The majority of the remaining songs are about Sternberg’s romantic or interpersonal relationships – but again they find the songwriter assessing their own value in these double acts. “I Will Be With You” is on the more innocent end, almost hymnal in its composition and delivery, with Sternberg’s repetitions of the titular phrase making it sound like they’re speaking an unshakeable truth; one that holds a similarly impossible logic to Daniel Johnston’s classic “True Love Will Find You In The End”. Similarly, “I’ll Make You Mine” sounds possessive on the surface, but again Sternberg uses their unbelievably light jazz-inflected piano playing to underscore the innocent affection in lines like “I’ve been dreaming forever of you […] there’s nothing else I can do”. Turning these almost obsessively devotional words into lighthearted jollity is pure alchemy on Sternberg’s part; something that has come naturally through their upbringing, classic training and unique creativity.

However, things are not always rosy in Sternberg’s world, and some of the best songs on I’ve Got Me find them actualising their self-worth in a way that lashes out. “People Are Toys To You” starts with them making the crushing admission “you helped me see / just how much I hate me”, but, over a scratchy electric guitar and the rare appearance of drums (played by Sternberg themself), they find their backbone and turn the table: “People are toys to you / You’ll play and play with one until you’re bored and through”. Sternberg doesn’t sing it explicitly, but the swaggering arrangement and their more clipped vocal delivery make it clear: they know they’re better off now and they’re moving on to someone and somewhere else where they’ll be valued.

“Stockholm Syndrome” is another post-breakup song that finds Sternberg dwelling in the gory details of their romance; alcoholism and decrepitude chief among them. Yet, from their post-breakup vantage point, Sternberg can deliver these details in a breezy matter-of-fact manner that makes it clear they’ve realised they deserve more – a fact that is underlined by the casual zinger “Did you keep your room dirty so I’d feel like I had the flu / Did you expect me to clean it like your mom must’ve done for you”, followed by a gleeful “dah dee dum” outro. 

Of course, even as Sternberg realises their value and steps away from unhealthy pasts, they still dream of finding that person who will fulfill their needs and desires. We get some pure longing on the piano ballad “Right Here”, dejected jealousy on “She Dreams” and a unique kind of lust on “Human Magnet” (“I know we don’t get along / But no strength is as strong / As our magnets”). Rather than feel indulgent or cloying, the good will that Sternberg has built up in the other tracks makes the purity of their desires soar, and we get swept up in the self-involved drama. This especially true on “She Dreams”, which has a country-like lilt in its sway, pulling us into the pit alongside Sternberg as they confess “I know I will not love again” – and we feel the weight of that expression, even as we know Sternberg will rise again, fresh on another day, because we’ve heard songs like “Mountains High” and “I’ve Got Me” already.

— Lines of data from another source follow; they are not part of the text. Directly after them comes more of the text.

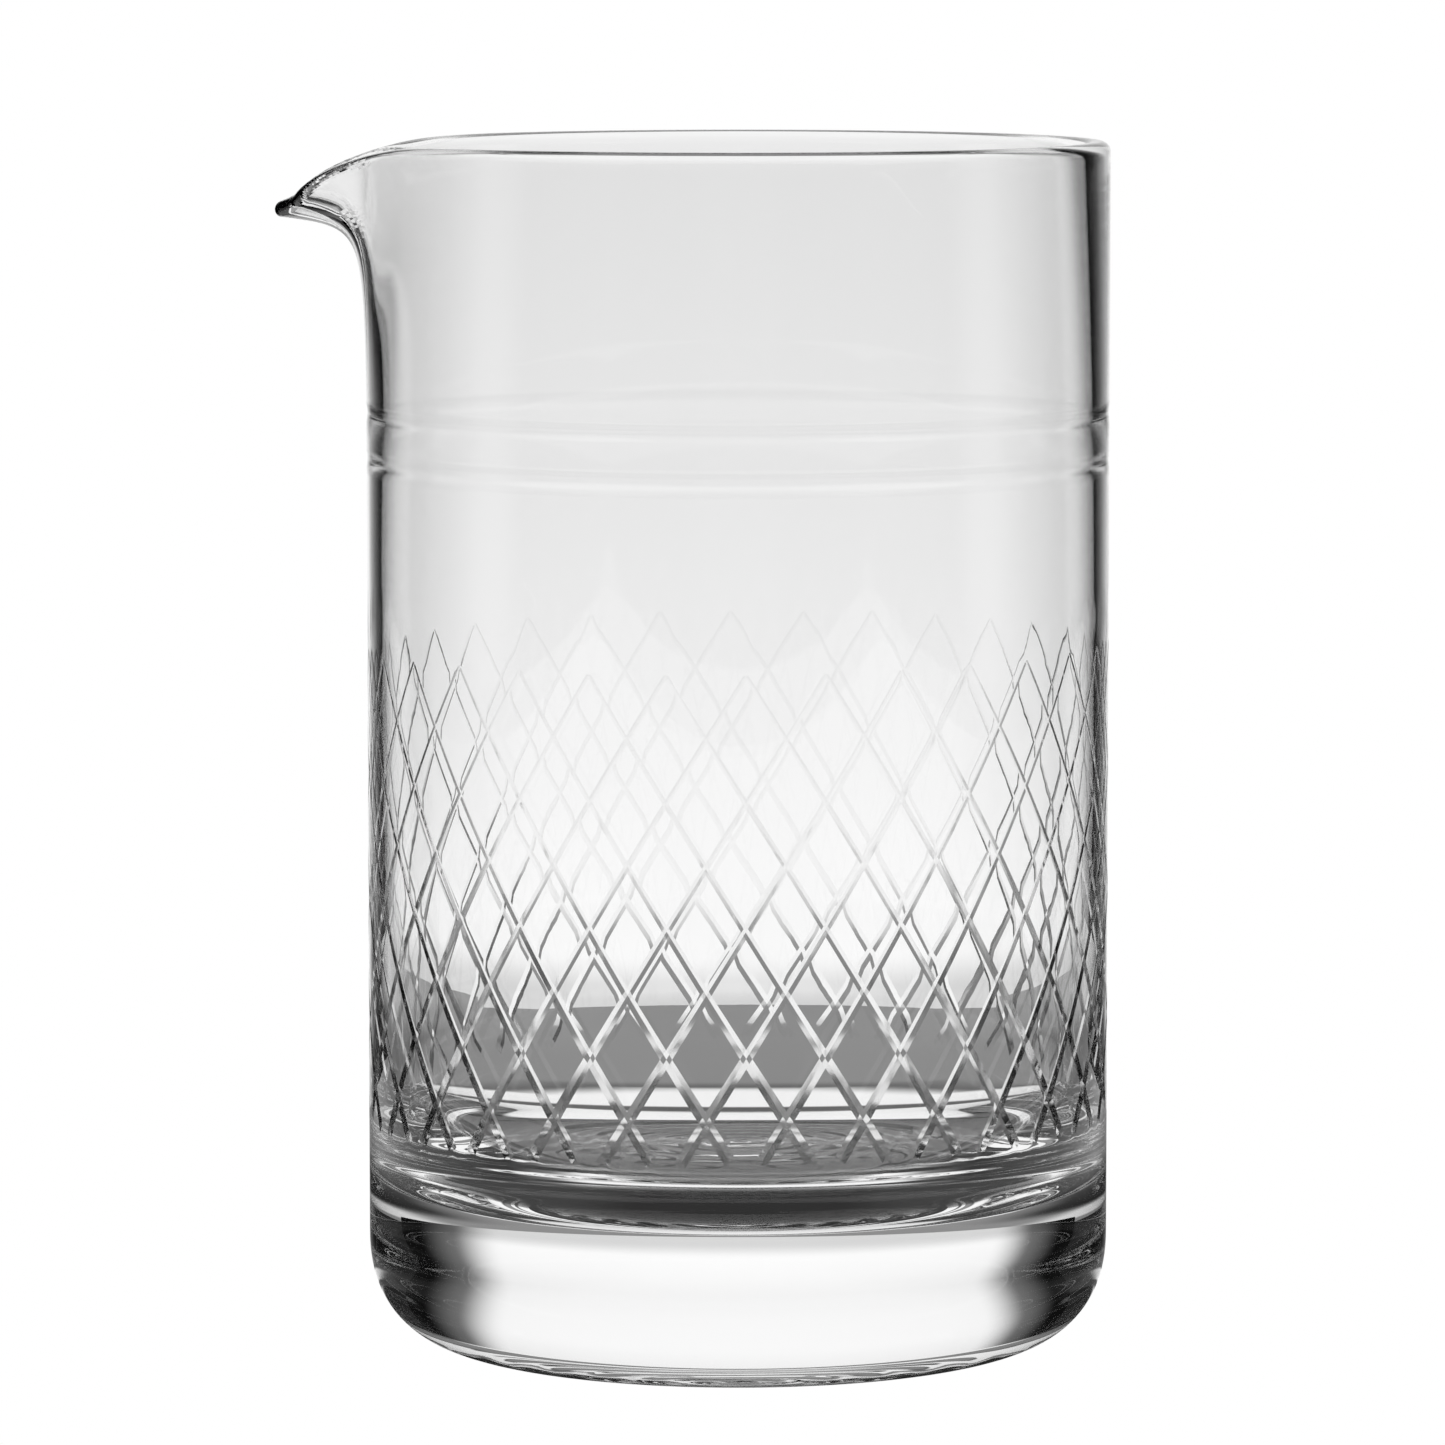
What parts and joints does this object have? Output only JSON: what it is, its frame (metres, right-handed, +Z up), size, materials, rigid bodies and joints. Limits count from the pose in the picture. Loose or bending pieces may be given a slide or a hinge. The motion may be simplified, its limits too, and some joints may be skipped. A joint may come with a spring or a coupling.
{
  "type": "mixing glass",
  "caption": "Straight-sided clear glass beaker with a pouring lip, a thick solid base, cut rings and a band of diamond cutting.",
  "frame": {"origin": "centre of the flat underside, on the axis of the round body", "axes": "+Z up along the axis of the body; the pouring lip points towards -X"},
  "size_m": [0.1034, 0.092, 0.15],
  "materials": {
    "glass": "clear polished crystal"
  },
  "bodies": {
    "root": {"mixing_glass": "glass"}
  },
  "joints": []
}
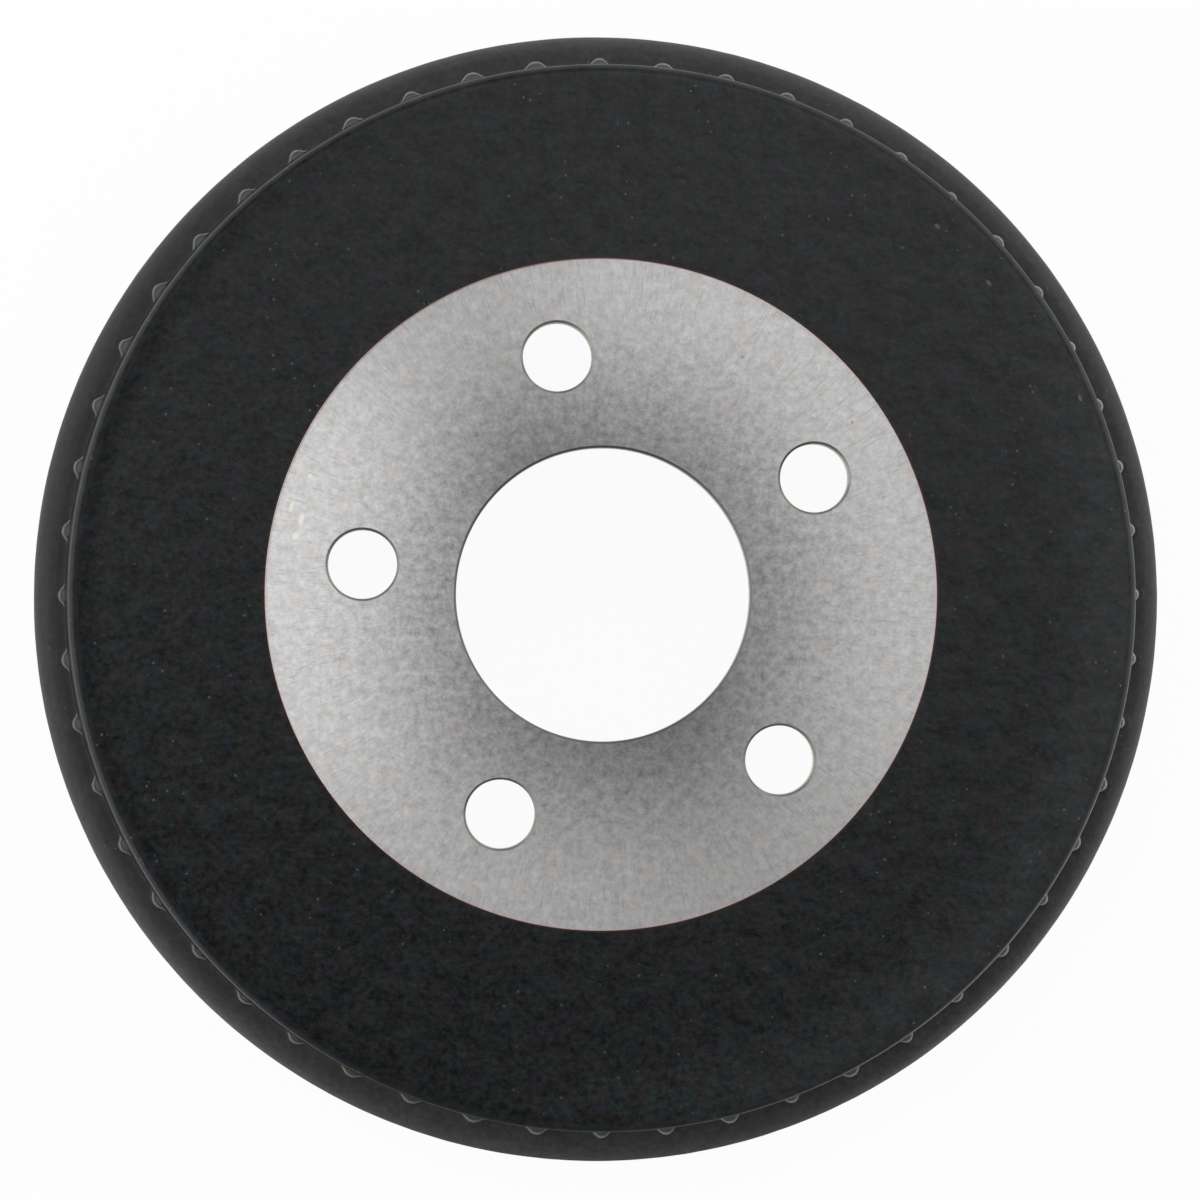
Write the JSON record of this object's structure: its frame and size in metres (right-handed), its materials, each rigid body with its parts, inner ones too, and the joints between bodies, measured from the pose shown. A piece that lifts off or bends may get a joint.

I’ve Got Me winds up at “The Song”, a slow acoustic strummer in which Sternberg announces “This is the song I will sing when I’m gone / From the pain that you’ve put me through”. For once, they’re still stuck in the quagmire of heartbreak and unable to escape. It’s a heavy way to end the album, a more fatalistic approach to emotional pain than heard anywhere else on the record. It feels a bit incongruous – but they still turn it to their advantage, in a way only they could: “If I had any left to lose / Then I wouldn’t be playing the blues”. Once again, Sternberg’s irrepressible, impossibly human spirit shines through the darkness. 

This is the ultimate power of I’ve Got Me: the majority of songs here focus on negative experiences, but the feeling coming out the other end of listening to it is one of uplift and renewed resolve to make something of one’s life. It’s what makes the album sound both modern and timeless, and is sure to earn legions of quiet listeners lost among the bustle of the daily grind, hearing themselves in Sternberg’s words.